> **Supplied information**:
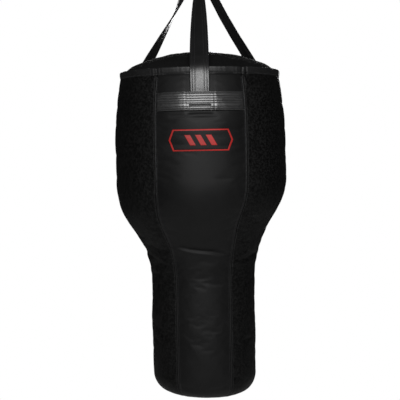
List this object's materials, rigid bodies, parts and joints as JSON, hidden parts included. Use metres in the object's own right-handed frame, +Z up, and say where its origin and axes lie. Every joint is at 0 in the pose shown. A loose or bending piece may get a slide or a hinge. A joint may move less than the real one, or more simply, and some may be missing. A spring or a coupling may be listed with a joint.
{
  "type": "heavy punching bag",
  "caption": "Hanging leather heavy bag with a wide upper drum tapering to a narrow lower drum, on flat straps, a D-ring, a snap hook and a ball-bearing swivel.",
  "frame": {"origin": "centre of the bore of the swivel's top eye, from which the bag hangs", "axes": "+Z up along the bag's axis; the front panel faces -Y; +X is to the right seen from the front"},
  "size_m": [0.472, 0.4645, 1.4102],
  "materials": {
    "smooth_leather": "semi-gloss, fine grain",
    "grained_leather": "satin, pebbled grain",
    "piping": "satin",
    "hem_leather": "satin",
    "red_vinyl": "semi-gloss",
    "band_leather": "glossy, smooth",
    "strap_leather": "semi-gloss, edge stitched",
    "cover_fabric": "matt woven",
    "zip_tape": "matt woven",
    "zip_metal": "satin",
    "foam": "open-cell foam",
    "textile": "compressed shredded textile",
    "bearing_steel": "polished",
    "zinc_steel": "bright zinc plated",
    "forged_steel": "zinc plated forging"
  },
  "bodies": {
    "hanger": {"hanger_eye": "forged_steel", "shank_nut": "zinc_steel", "shank_cotter": "zinc_steel", "race_lower": "bearing_steel"},
    "swivel": {"swivel_housing": "forged_steel", "swivel_clevis": "forged_steel", "clevis_pin": "zinc_steel", "clevis_cotter": "zinc_steel", "race_upper": "bearing_steel", "thrust_balls": "bearing_steel"},
    "hook": {"hook_body": "forged_steel", "gate_pin": "zinc_steel"},
    "gate": {"hook_gate": "zinc_steel", "gate_spring": "zinc_steel"},
    "slider": {"zip_slider": "zip_metal"},
    "pull": {"zip_pull": "zip_metal"},
    "bag": {"panel_front": "smooth_leather", "panel_front_left": "grained_leather", "panel_rear_left": "smooth_leather", "panel_rear": "grained_leather", "panel_rear_right": "smooth_leather", "panel_front_right": "grained_leather", "welt_front_left": "piping", "welt_left": "piping", "welt_rear_left": "piping", "welt_rear_right": "piping", "welt_right": "piping", "welt_front_right": "piping", "bottom_panel": "grained_leather", "bottom_welt": "piping", "rim_hem": "hem_leather", "front_patch": "red_vinyl", "band_front": "band_leather", "band_left": "band_leather", "band_right": "band_leather", "strap_front": "strap_leather", "strap_left": "strap_leather", "strap_right": "strap_leather", "strap_yoke": "strap_leather", "top_cover": "cover_fabric", "zip_tape_front": "zip_tape", "zip_tape_rear": "zip_tape", "zip_teeth": "zip_metal", "zip_stops": "zip_metal", "foam_upper": "foam", "foam_taper": "foam", "foam_neck": "foam", "foam_lower": "foam", "foam_base": "foam", "foam_top": "foam", "textile_filling": "textile", "d_ring": "forged_steel"}
  },
  "joints": [
    {"name": "swivel_spin", "type": "hinge", "parent": "hanger", "child": "swivel", "pos_m": [0, 0, 0], "axis": [0, 0, 1], "continuous": true},
    {"name": "hook_swing", "type": "hinge", "parent": "swivel", "child": "hook", "pos_m": [0, 0, -0.095], "axis": [-0.3746, 0.9272, 0], "range_deg": [-35, 35]},
    {"name": "bag_swing", "type": "hinge", "parent": "hook", "child": "bag", "pos_m": [0, 0, -0.174], "axis": [0.9272, 0.3746, 0], "range_deg": [-35, 35]},
    {"name": "gate_open", "type": "hinge", "parent": "hook", "child": "gate", "pos_m": [0.01483, 0.00599, -0.117], "axis": [-0.3746, 0.9272, 0], "range_deg": [0, 25], "stiffness_Nm_per_rad": 0.05, "springref_deg": -11.46},
    {"name": "zip_slide", "type": "slide", "parent": "bag", "child": "slider", "axis": [-1, 0, 0], "range_m": [0, 0.09]},
    {"name": "pull_flip", "type": "hinge", "parent": "slider", "child": "pull", "pos_m": [0.045, 0, -0.4711], "axis": [0, 1, 0], "range_deg": [0, 165]}
  ]
}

> **Exercise**: Show the data once more, exactly as it was written.

> **Full answer**:
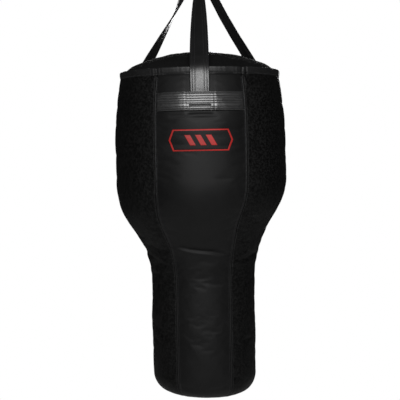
List this object's materials, rigid bodies, parts and joints as JSON, hidden parts included. Use metres in the object's own right-handed frame, +Z up, and say where its origin and axes lie. Every joint is at 0 in the pose shown. A loose or bending piece may get a slide or a hinge. A joint may move less than the real one, or more simply, and some may be missing. A spring or a coupling may be listed with a joint.
{
  "type": "heavy punching bag",
  "caption": "Hanging leather heavy bag with a wide upper drum tapering to a narrow lower drum, on flat straps, a D-ring, a snap hook and a ball-bearing swivel.",
  "frame": {"origin": "centre of the bore of the swivel's top eye, from which the bag hangs", "axes": "+Z up along the bag's axis; the front panel faces -Y; +X is to the right seen from the front"},
  "size_m": [0.472, 0.4645, 1.4102],
  "materials": {
    "smooth_leather": "semi-gloss, fine grain",
    "grained_leather": "satin, pebbled grain",
    "piping": "satin",
    "hem_leather": "satin",
    "red_vinyl": "semi-gloss",
    "band_leather": "glossy, smooth",
    "strap_leather": "semi-gloss, edge stitched",
    "cover_fabric": "matt woven",
    "zip_tape": "matt woven",
    "zip_metal": "satin",
    "foam": "open-cell foam",
    "textile": "compressed shredded textile",
    "bearing_steel": "polished",
    "zinc_steel": "bright zinc plated",
    "forged_steel": "zinc plated forging"
  },
  "bodies": {
    "hanger": {"hanger_eye": "forged_steel", "shank_nut": "zinc_steel", "shank_cotter": "zinc_steel", "race_lower": "bearing_steel"},
    "swivel": {"swivel_housing": "forged_steel", "swivel_clevis": "forged_steel", "clevis_pin": "zinc_steel", "clevis_cotter": "zinc_steel", "race_upper": "bearing_steel", "thrust_balls": "bearing_steel"},
    "hook": {"hook_body": "forged_steel", "gate_pin": "zinc_steel"},
    "gate": {"hook_gate": "zinc_steel", "gate_spring": "zinc_steel"},
    "slider": {"zip_slider": "zip_metal"},
    "pull": {"zip_pull": "zip_metal"},
    "bag": {"panel_front": "smooth_leather", "panel_front_left": "grained_leather", "panel_rear_left": "smooth_leather", "panel_rear": "grained_leather", "panel_rear_right": "smooth_leather", "panel_front_right": "grained_leather", "welt_front_left": "piping", "welt_left": "piping", "welt_rear_left": "piping", "welt_rear_right": "piping", "welt_right": "piping", "welt_front_right": "piping", "bottom_panel": "grained_leather", "bottom_welt": "piping", "rim_hem": "hem_leather", "front_patch": "red_vinyl", "band_front": "band_leather", "band_left": "band_leather", "band_right": "band_leather", "strap_front": "strap_leather", "strap_left": "strap_leather", "strap_right": "strap_leather", "strap_yoke": "strap_leather", "top_cover": "cover_fabric", "zip_tape_front": "zip_tape", "zip_tape_rear": "zip_tape", "zip_teeth": "zip_metal", "zip_stops": "zip_metal", "foam_upper": "foam", "foam_taper": "foam", "foam_neck": "foam", "foam_lower": "foam", "foam_base": "foam", "foam_top": "foam", "textile_filling": "textile", "d_ring": "forged_steel"}
  },
  "joints": [
    {"name": "swivel_spin", "type": "hinge", "parent": "hanger", "child": "swivel", "pos_m": [0, 0, 0], "axis": [0, 0, 1], "continuous": true},
    {"name": "hook_swing", "type": "hinge", "parent": "swivel", "child": "hook", "pos_m": [0, 0, -0.095], "axis": [-0.3746, 0.9272, 0], "range_deg": [-35, 35]},
    {"name": "bag_swing", "type": "hinge", "parent": "hook", "child": "bag", "pos_m": [0, 0, -0.174], "axis": [0.9272, 0.3746, 0], "range_deg": [-35, 35]},
    {"name": "gate_open", "type": "hinge", "parent": "hook", "child": "gate", "pos_m": [0.01483, 0.00599, -0.117], "axis": [-0.3746, 0.9272, 0], "range_deg": [0, 25], "stiffness_Nm_per_rad": 0.05, "springref_deg": -11.46},
    {"name": "zip_slide", "type": "slide", "parent": "bag", "child": "slider", "axis": [-1, 0, 0], "range_m": [0, 0.09]},
    {"name": "pull_flip", "type": "hinge", "parent": "slider", "child": "pull", "pos_m": [0.045, 0, -0.4711], "axis": [0, 1, 0], "range_deg": [0, 165]}
  ]
}